In general, a big birthday like 10, or when your child has a particularly momentous occasion, like winning a trophy or overcoming the fear is a great time to buy them a piece of milestone jewelry. If you worry that your daughter might lose or damage the jewelry, you can offer to keep it safe for her until she can wear it for special occasions. However, we always think it’s more beneficial to buy your daughter something less expensive that she loves that she’s allowed to wear whenever she wants.
Keeping a gift you gave your child under lock and key and only allowing her to wear it when you permit it will negate the pleasure of the gift or the sense that she’s growing up and sour the entire experience. A huge element of the first time a girl receives jewelry as a gift is the understanding that she’s starting to grow up and is, therefore, receiving more grown-up gifts.
Watch what they gravitate to
When you’re getting ready in the morning or preparing to go out for the evening, it’s not uncommon that your daughter may want to watch you. As she gets older, she’ll likely start to pick up and play with your makeup and jewelry as you prepare for the night. If you’re looking for clues as to what she may like to start her own jewelry collection watch what she chooses and what she gravitates towards. Is it the pendant necklace? The statement earrings? Your choker? From there, you can narrow down what she may actually wear if you bought it for her. Keep in mind, for certain pieces you’ll want something sized just for children. Kids choker necklaces, for example, are made to a smaller diameter to fit her young neck and sit better.

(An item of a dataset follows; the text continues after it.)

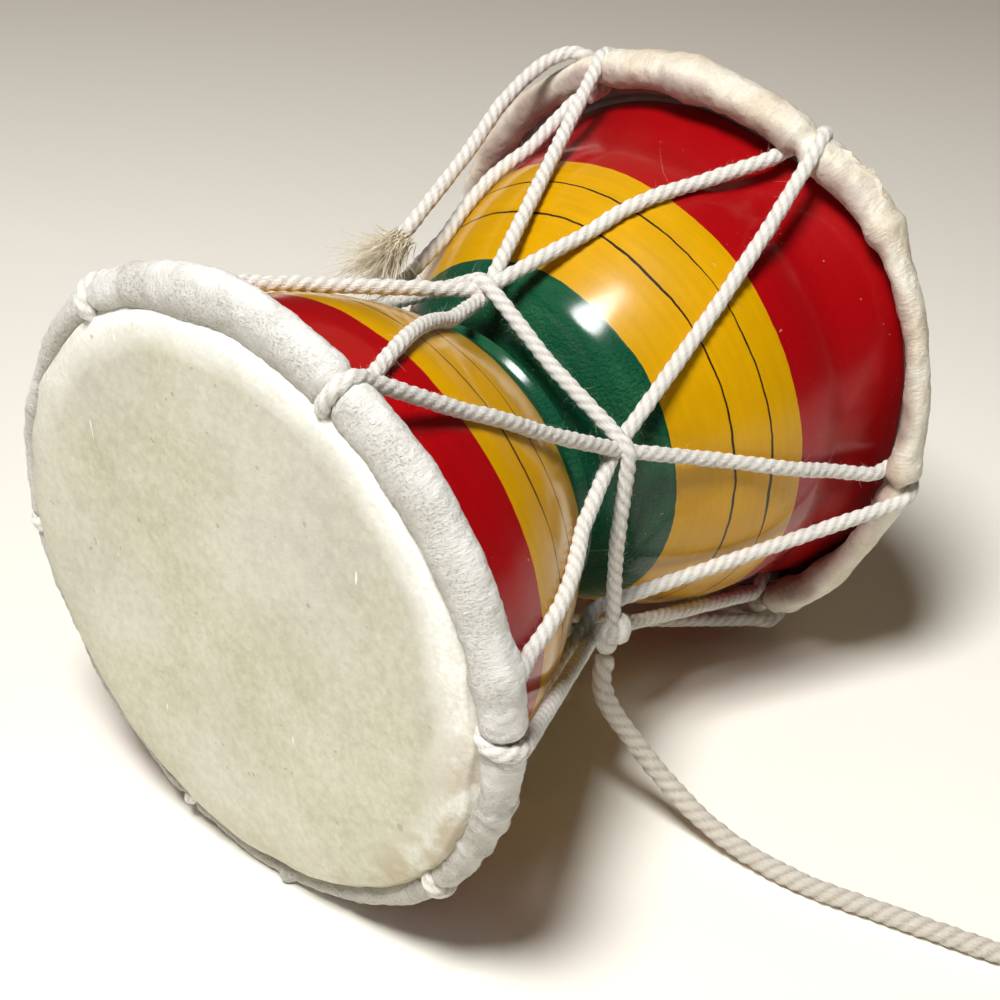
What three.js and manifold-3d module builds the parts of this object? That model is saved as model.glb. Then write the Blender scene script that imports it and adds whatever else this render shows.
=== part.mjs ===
// Hand drum of the hourglass kind: a turned wooden shell, two hide heads rolled over cane hoops,
// crossed cotton lacing drawn in by a girdle cord at the waist, and a loose pull cord.
// Millimetres, +Z up. The drum lies on its side with its axis along Y, its front head towards -Y,
// and the origin on the surface that it lies on, under the middle of the drum.

import * as THREE from 'three';
import { mergeVertices } from 'three/addons/utils/BufferGeometryUtils.js';
import Module from 'manifold-3d';

const wasm = await Module();
wasm.setup();

// Driving sizes

const gap = 0.3; // clearance between pieces that touch
const around = 36; // facets round the drum
const cordSides = 8;

const drum = {
  length: 117.3, // over both heads
  waistRadius: 18.3,
  mouthRadius: 46.4, // outside of the shell at its ends
  wall: 4,
  waistBore: 8,
};

const hide = {
  thickness: 0.8,
  rimSwell: 1.5, // how far it stands off the shell at the rim
  skirt: 4.6, // how far the hide comes down the outside of the shell
  web: 0.9,
  edgeRound: 0.5,
};

const hoop = {
  groove: 0.46, // between the head's rim and the roll
  setback: 4.85, // from the head's face to the cane's middle
  caneAcross: 2.4, // radially
  caneAlong: 3.8, // along the drum
  rollAcross: 5.48, // over the rolled hide
  rollAlong: 6.8,
  lapSlot: 0.9, // open seam of the roll, at its inner back
};

const cord = {
  diameter: 2.8,
  bite: 0.6, // how deep the lace draws into the rolled hide
  wrapSlant: 3.2, // sideways shift of the lace as it goes once round a roll
  innerRun: 4.4, // how far behind the cane the lace comes out straight
  innerDrop: 1.1, // and how much nearer to the axis it is by then
  lift: 0.9, // off the shell where it bends over a cup
  legSteps: 5,
};

const girdle = {
  drawn: 9.2, // from the waist to the middle of the lowest cord at the crossings
  stack: 3.55, // from cord to cord where they lie over each other
  cornerRun: 2.2, // rounded part each side of a crossing
  cornerRise: 0.7, // how far past the cord its two straight runs would meet
};

const pull = { diameter: 3.5 };

// Knots are measured across, along and out from what they are tied to
const tie = { across: 8.6, along: 7.4, height: 5.4, forward: 1.6 }; // the girdle's
const laceKnot = { across: 8.4, along: 6.6, height: 4 };
const endKnot = { across: 9, along: 9.4, height: 8.4 };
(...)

Don’t stress the little stuff
There’s going to be plenty of times that your daughter will tax you or press your patience, so when it comes to picking your battles, things like her burgeoning taste in fashion and dressing shouldn’t be high on the list. There will be plenty of days that you may want to shout to any passerby who sees her that you weren’t involved in dressing her. However, in the end, it’s important to remember that if your daughter is happy and healthy, it doesn’t matter what she’s wearing.
Style and fashion are all about expressing our personality and showing the world what we love. If you allow your daughter to bend the rules a little and truly explore what she enjoys wearing and what she feels good in, it’s more likely that she will develop a true sense of style that speaks to her. So many times, young women are uncertain about how they should interact with fashion and their bodies. Letting your daughter gain that independence and confidence at an early age will help guide her as she grows and help her embrace who she is–even if it’s not exactly like everyone else.